As I suspected, my roosters are getting more manly looking every day.


And my Barred Rock rooster is getting his lovely long tail feathers.





So far there hasn’t been a peep (or crow) out of either of them, so I’m very happy about that.

While I was away, Ash, the hen that has been broody in the goat house for like 3 months, finally gave up trying and got off of her eggs. I feel so bad that she didn’t have any fertile eggs to hatch. She would be such a good mamma! Maybe in the spring…

Although it’s cold here, everyone was out enjoying the sunshine today.


More Animals of the South

We had to stop and say hi to this buck. He was in a chain-link fenced-area in the middle of an industrial area. Why he was there and who owned him wasn't clear. He didn't have any friends, but as soon as we stpped him out of the car we could see why….he stunk to high heaven!
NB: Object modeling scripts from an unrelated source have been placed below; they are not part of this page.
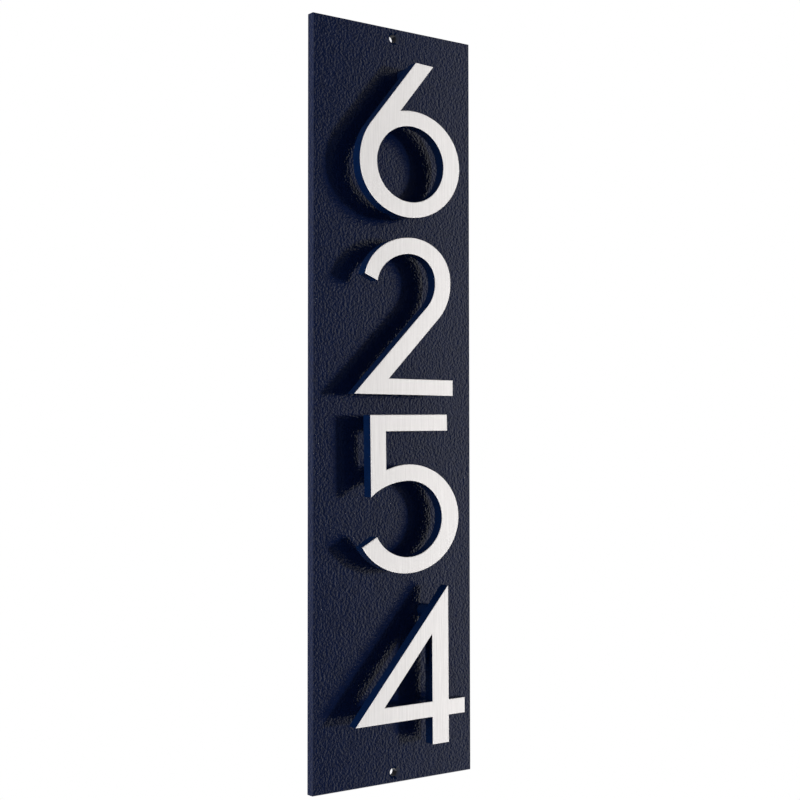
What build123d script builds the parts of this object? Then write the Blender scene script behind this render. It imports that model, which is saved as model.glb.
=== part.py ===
from build123d import *
import math
import os

# House number plaque: an upright plate with four plain numerals that stand
# clear of it on hidden spacers.
# Millimetres. The finished part has +Z up and its front faces -Y, with the
# origin at the centre of the plate's back face. Each piece is drawn lying
# down, as seen from the front: x to the right, y up the plate and z from the
# back face towards the viewer. write() stands it up.

# Numerals, all four
numeral_height = 102.0
numeral_thickness = 7.9
numeral_edge_break = 0.3
numeral_stand_off = 12.0

# Plate: its height follows from the column of numerals and the margins
plate_width = 127.0
plate_thickness = 6.5
plate_edge_break = 0.4
top_margin = 26.25
six_to_two_gap = 12.9
two_to_five_gap = 12.7
five_to_four_gap = 9.6
bottom_margin = 25.85

# Wall holes, countersunk from the front, one near each end of the plate
wall_hole_inset = 6.35
wall_hole_diameter = 5.4
wall_sink_diameter = 8.8
wall_sink_angle = 90.0

# Sideways place of each numeral's own centre line, and its turn in degrees,
# anticlockwise as seen from the front
six_shift = -0.9
six_turn = 0.0
two_shift = -6.2
two_turn = 0.0
five_shift = -2.2
five_turn = 0.8
four_shift = -1.1
four_turn = 0.3

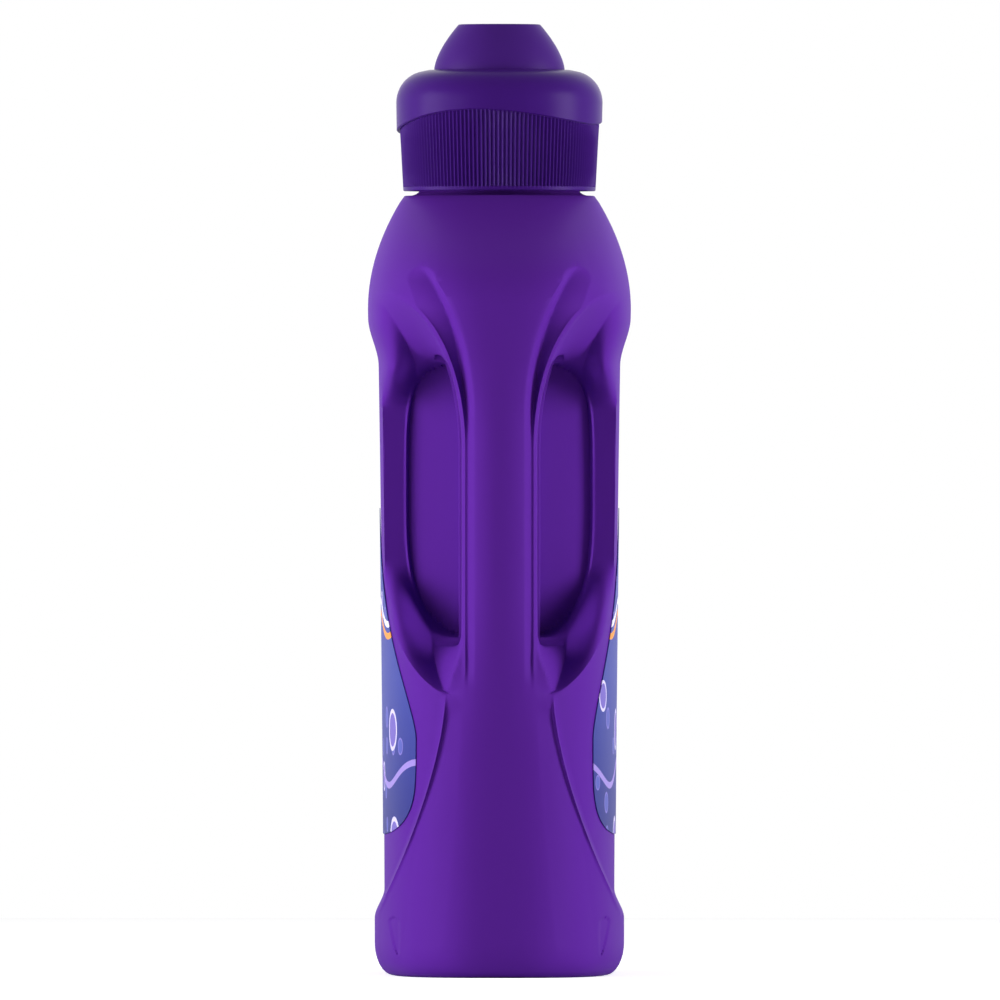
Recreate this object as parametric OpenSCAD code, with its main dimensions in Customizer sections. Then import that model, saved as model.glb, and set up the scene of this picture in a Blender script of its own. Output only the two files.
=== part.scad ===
// Fabric softener bottle with a hollow side handle, a ribbed closure and a dosing cup.
// The neck axis is Z, the base stands on z = 0, the handle is at +X and the front faces -Y.

/* [Blown body] */
// Width over the far side and the handle
bottle_w = 210; // [200:1:224]
// Depth over the shoulder crest, front to back
bottle_d = 88.6; // [84:0.2:96]
// Depth over the foot
foot_d = 84; // [80:0.2:88]
// Height of the land that the neck stands on
shoulder_h = 262.2; // [256:0.2:275]
// Height of the shoulder crest, where the body is deepest
crest_h = 224; // [220:1:228]
// Diameter of the land round the neck
land_d = 64.4; // [62:0.2:68]
// Wall of the blown body
wall = 1.5; // [1.2:0.1:2]

/* [Foot and label panel] */
// Height of the upright band of the foot
foot_h = 19; // [17:0.5:22]
// Height of the rounding under the foot
foot_round_h = 10.8; // [8:0.2:12]
// How far the rounding runs in under the foot
foot_round_in = 6; // [4:0.5:8]
// Depth of the label panel below the foot and the shoulder
panel_recess = 3.3; // [2:0.1:4]
// Height of the ledge between foot and panel
ledge_h = 10; // [6:1:14]
// Height at which the panel starts to swell to the shoulder
panel_top_h = 205; // [198:1:210]
// Rise of the push-up in the base
push_up = 3; // [2:0.5:4]

/* [Handle] */
// Width of the grip, front to back
grip_w = 25; // [22:0.5:27]
// Thickness of the grip, hand side to finger side
grip_t = 22; // [19:0.5:25]
// Width of the crown along the middle of the grip
crown_w = 16; // [14:0.5:18]
// Depth of the bevel beside the crown
bevel_depth = 1.5; // [0.5:0.5:3]
// How far the sides of the grip fall back from its middle
crown_fall = 2.5; // [1:0.5:4]
// How far the grip draws in at its waist
waist_in = 4.5; // [2:0.5:7]
// Height of the waist of the grip
waist_h = 177; // [172:1:182]
// Bottom of the finger hole
hole_low = 113; // [110:1:118]
// Top of the finger hole
hole_high = 206; // [200:1:210]
// Distance of the finger hole's body wall from the neck axis
hole_wall_x = 52; // [46:0.5:56]
// Width of the finger hole's body wall, front to back
hole_wall_w = 60.8; // [54:0.2:64]
// Slope of the body wall to either side of the middle
hole_wall_slope = 0.5; // [0.2:0.05:0.55]

/* [Leaf beside the handle] */
// Top of the leaf-shaped scoop
leaf_top_h = 229; // [226:1:232]
// Height at which the scoop's lower edge starts to bend in
leaf_bend_h = 139.5; // [134:0.5:145]
// Point of the leaf, where the lower crease starts
leaf_tip_h = 95; // [90:1:100]

/* [Flutes] */
// Height of the centre of the round flute end
flute_top_h = 233; // [230:1:236]
// Distance of the round flute end from the middle plane
flute_y = 25.8; // [24:0.2:27]
// Radius of the round flute end
flute_r = 4.9; // [4:0.1:5.5]
// Depth of the flutes
flute_depth = 4.2; // [2:0.1:5]
// Depth of the facets below the handle
facet_depth = 1.8; // [0.4:0.1:2.4]

/* [Neck and pourer] */
// Outside diameter of the neck finish
neck_d = 50.4; // [48:0.2:51]
// Diameter of the collar at the foot of the neck
collar_d = 54; // [53:0.2:55]
// Height of that collar
collar_h = 3.4; // [2:0.2:4]
// Height of the neck above the land
neck_h = 22; // [20:0.5:24]
// Bore of the neck
bore_d = 45.6; // [44:0.2:46]
// Wall of the pourer's plug
plug_t = 1.4; // [1:0.1:2]
// Depth of the pourer's well below its flange
well_h = 15; // [12:0.5:17]
// Thickness of the pourer's flange
flange_t = 1.6; // [1.2:0.1:2]
// Inside diameter of the pouring tube
tube_d = 17; // [14:0.5:20]
// Height of the pouring tube above the flange
tube_h = 13; // [10:0.5:14]
// Width of the drain-back slot
slot_w = 5; // [4:0.5:8]

/* [Dosing cup] */
// Outside diameter of the cup under its dome
cup_d = 44; // [43:0.2:45]
// Diameter of the flat top of the dome
dome_top_d = 25; // [22:0.5:28]
// Height of the dome above the crown
dome_h = 15.4; // [13:0.2:17]
// Outside diameter of the cup's threaded skirt
cup_skirt_d = 58.4; // [58:0.2:59]
// Wall of the cup
cup_t = 1.4; // [1.2:0.1:1.6]

/* [Cap shell] */
// Diameter at the bottom of the ribbed skirt
skirt_low_d = 64.8; // [64.6:0.2:66]
// Diameter at the top of the ribbed skirt
skirt_top_d = 67.8; // [67:0.2:68.4]
// Gap between the land and the skirt
skirt_gap = 1.6; // [1:0.1:2.5]
// Number of grip ribs
ribs = 148; // [120:4:160]
// Depth of a grip rib
rib_depth = 0.6; // [0.3:0.05:0.8]
// Diameter of the crown
crown_d = 69.6; // [69.2:0.2:71]
// Height of the widest line of the crown above the land
crown_wide_h = 31.5; // [30:0.5:33]
// Height of the crown's top above the land
crown_top_h = 42.4; // [41.6:0.2:44]
// Wall of the shell
shell_t = 1.5; // [1.2:0.1:1.6]
// Mean height of the crown's wavy lower lip above the land
lip_h = 25.6; // [24.5:0.1:26.5]
// Dip of the lip at its nose
lip_nose = 1.5; // [0:0.1:2]
// Dip of the lip at front and back together
lip_wave = 3.1; // [0:0.1:3.4]
// Direction in which the nose of the lip points
nose_angle = 250; // [0:5:355]

/* [Labels] */
// Bottom edge of both labels
label_low = 48; // [46:1:52]
// Height at which the labels are widest
label_wide_h = 80; // [74:1:86]
// Tip of both labels
label_top = 157; // [150:1:164]
// Half width of the front label
front_label_w = 85; // [76:1:86]
// Half width of the back label
back_label_w = 77; // [70:1:84]
// Thickness of a label
label_t = 0.25; // [0.2:0.05:0.4]

/* [Fits] */
// Clearance between pieces that turn or lift past each other
run_gap = 0.3; // [0.2:0.05:0.5]
// Clearance of a plugged or glued fit
fit_gap = 0.05; // [0.02:0.01:0.1]
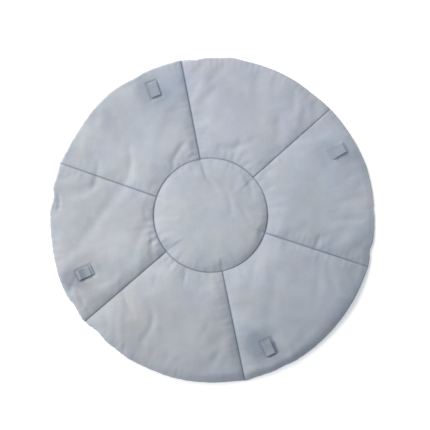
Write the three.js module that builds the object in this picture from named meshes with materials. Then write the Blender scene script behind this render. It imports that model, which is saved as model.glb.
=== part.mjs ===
// A round, padded and quilted play gym mat with four folded fabric straps.
// Six wedge panels surround a centre disc. Straight seams part the panels, and a round seam holds the disc.
// Units are millimetres. The mat lies on z = 0, with its middle at the origin.

import * as THREE from 'three';

const { clamp, degToRad, euclideanModulo, lerp, radToDeg, smoothstep } = THREE.MathUtils;

// Driving sizes of the filled mat
const MAT_RADIUS = 499;
const CROWN_HEIGHT = 22;
const SEAM_HEIGHT = 6;
const SEAM_ROLL_WIDTH = 42;
const RIM_ROLL_WIDTH = 46;
const DISC = { x: -5, y: 15, radius: 175 };

// The underside lies flat, lifts to the rim seam and has a shallow groove under each inner seam
const UNDER_LIFT_WIDTH = 18;
const UNDER_GROOVE_DEPTH = 1.5;
const UNDER_GROOVE_WIDTH = 14;

// Sizes of a folded strap, which lies in a shallow seat pressed into the mat
const STRAP_WIDTH = 29;
const STRAP_LENGTH = 48;
const STRAP_FREE_END_SETBACK = 8;
const STRAP_LAYER = 1.8;
const STRAP_LAYER_GAP = 0.6;
const STRAP_EDGE_BEVEL = 0.4;
const STRAP_FOLD_STEPS = 8;
const STRAP_CLEARANCE = 0.3;
const SEAT_DEPTH = 3.2;
const SEAT_MARGIN = 15;
const SEAT_RAMP = 24;

// Each radial seam runs straight from its angle on the disc to its angle on the rim, in degrees
const SEAMS = [
  { discAngle: 41.6, rimAngle: 43.3 },
  { discAngle: 100.4, rimAngle: 101 },
  { discAngle: 161, rimAngle: 159.4 },
  { discAngle: 219.4, rimAngle: 218.5 },
  { discAngle: 281.9, rimAngle: 281.5 },
  { discAngle: 342.1, rimAngle: 343.4 },
];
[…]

Bucks (un-neutered male goats) have the most awful smell. But he was friendly and so excited to have visitors that we ended up feeding him half of the fresh pineapple we'd just bought. Taking photos through a chain-link fence was challenging as well. He had magnificent horns and a beautiful long beard. Unfortunately his hooves hadn't been trimmed in years though.


Texas was full of vultures; turkey and black, but we haven’t seen nearly as many as we’ve moved further north and east.


This adorable pack of dogs appeared to be running free and wild, and they were extremely skittish and camera-shy.


These happy dogs were playing out in a field with their Basset Hound friend. They were so cute!



Apparently cows don’t mind sharing their field with vultures.


We’ve seen a fair amount of snowy egrets and great blue herons, although so far the heron’s have avoided being photographed.


These adorable goats were clearly somebody’s pets. They looked more like African Pygmy than Nigerian Dwarf’s, but they were adorable.


We’ve seen a lot more horses since we left Texas, and the largest population to-date has been in Mississippi. Half the houses seem to have a horse or two in their front yard.


Driving through the flat farmland of Arkansas yesterday we saw tons of hawks. This guy was hunting for his lunch on a telephone pole roadside.